- [INFORMATION SHOWN]:
※ ※ ※
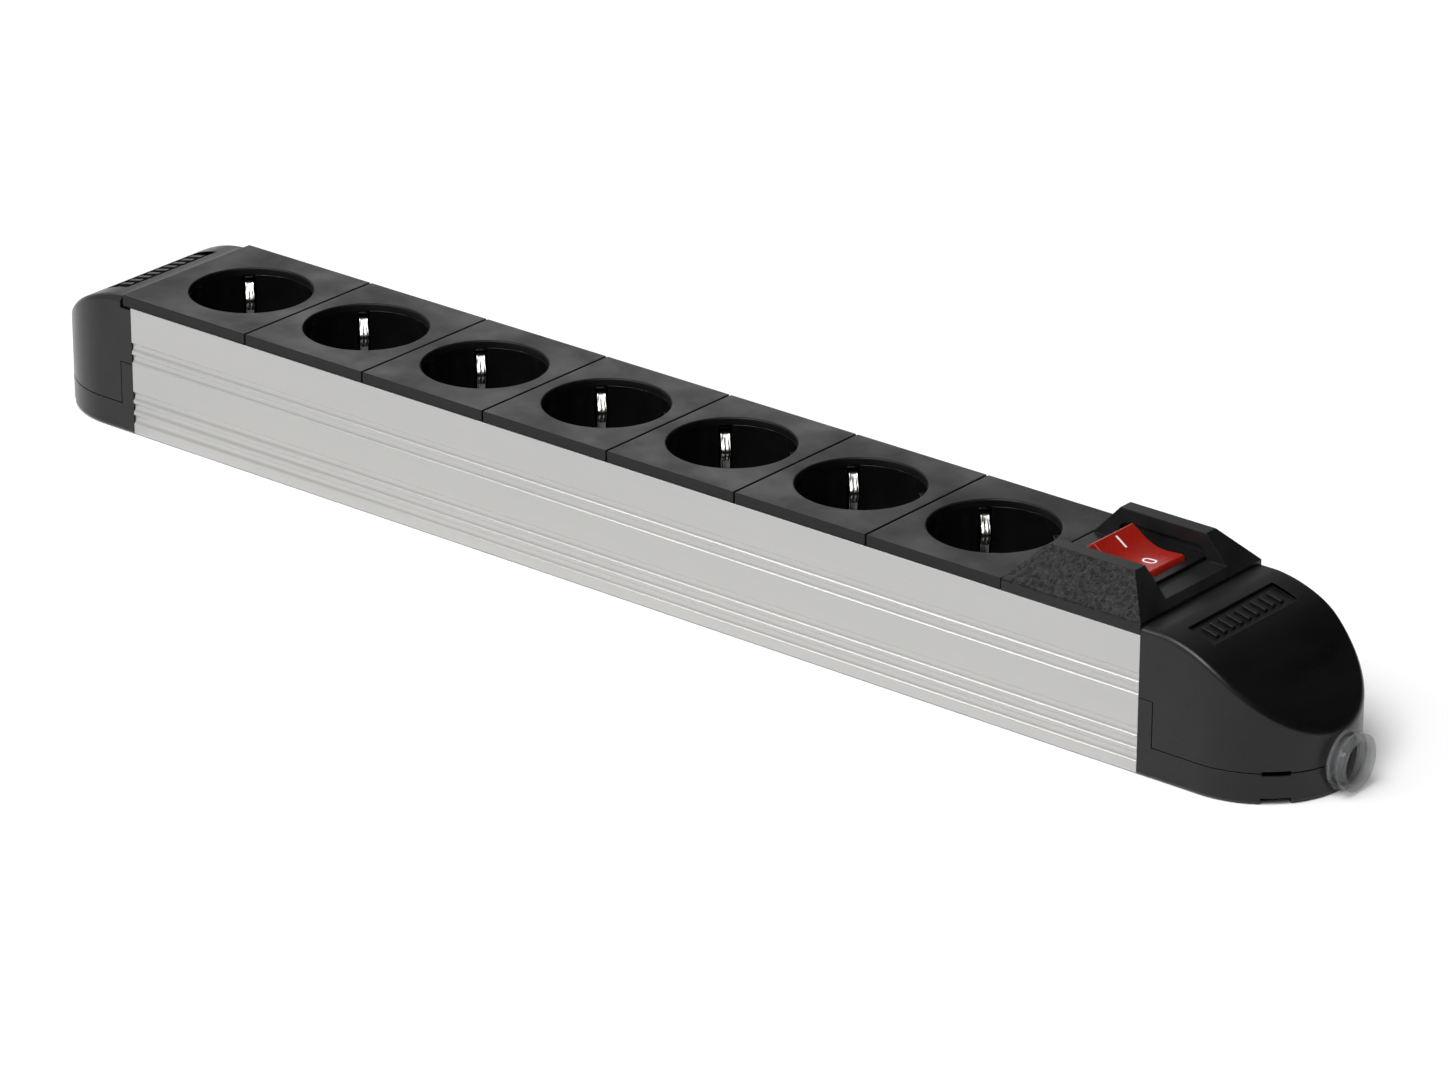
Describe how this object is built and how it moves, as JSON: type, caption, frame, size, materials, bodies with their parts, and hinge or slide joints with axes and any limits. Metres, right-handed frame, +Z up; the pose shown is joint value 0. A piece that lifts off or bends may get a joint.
※ ※ ※
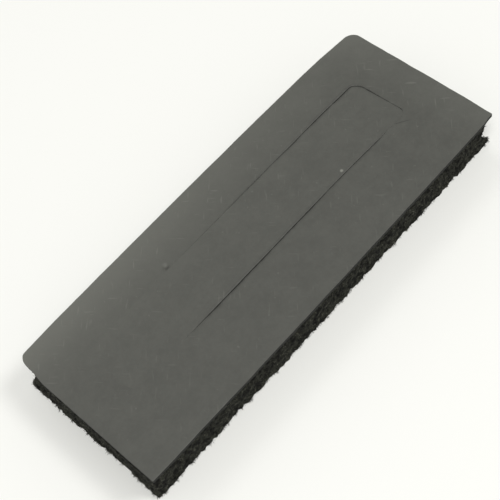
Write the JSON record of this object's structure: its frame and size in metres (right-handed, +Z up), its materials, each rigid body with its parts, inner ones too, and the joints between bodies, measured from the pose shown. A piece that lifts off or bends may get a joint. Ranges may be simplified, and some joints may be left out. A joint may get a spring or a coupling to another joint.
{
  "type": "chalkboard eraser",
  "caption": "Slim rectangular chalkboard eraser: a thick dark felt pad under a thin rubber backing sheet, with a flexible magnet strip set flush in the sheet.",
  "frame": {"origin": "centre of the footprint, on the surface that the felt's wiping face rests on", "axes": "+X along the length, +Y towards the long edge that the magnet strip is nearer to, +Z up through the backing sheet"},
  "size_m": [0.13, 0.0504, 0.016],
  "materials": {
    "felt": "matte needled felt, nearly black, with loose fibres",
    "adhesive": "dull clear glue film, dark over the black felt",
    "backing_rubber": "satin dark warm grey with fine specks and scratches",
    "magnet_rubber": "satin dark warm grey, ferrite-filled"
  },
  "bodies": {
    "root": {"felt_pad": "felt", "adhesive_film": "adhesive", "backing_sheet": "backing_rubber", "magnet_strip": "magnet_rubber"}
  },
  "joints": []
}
※ ※ ※
- [EXERCISE INSTRUCTIONS]:
Scan the lines for the string "axes". Copy out each line that matches.

- [SOLUTION TO THE PROBLEM]:
Describe how this object is built and how it moves, as JSON: type, caption, frame, size, materials, bodies with their parts, and hinge or slide joints with axes and any limits. Metres, right-handed frame, +Z up; the pose shown is joint value 0. A piece that lifts off or bends may get a joint.
  "frame": {"origin": "centre of the footprint, on the surface that the felt's wiping face rests on", "axes": "+X along the length, +Y towards the long edge that the magnet strip is nearer to, +Z up through the backing sheet"},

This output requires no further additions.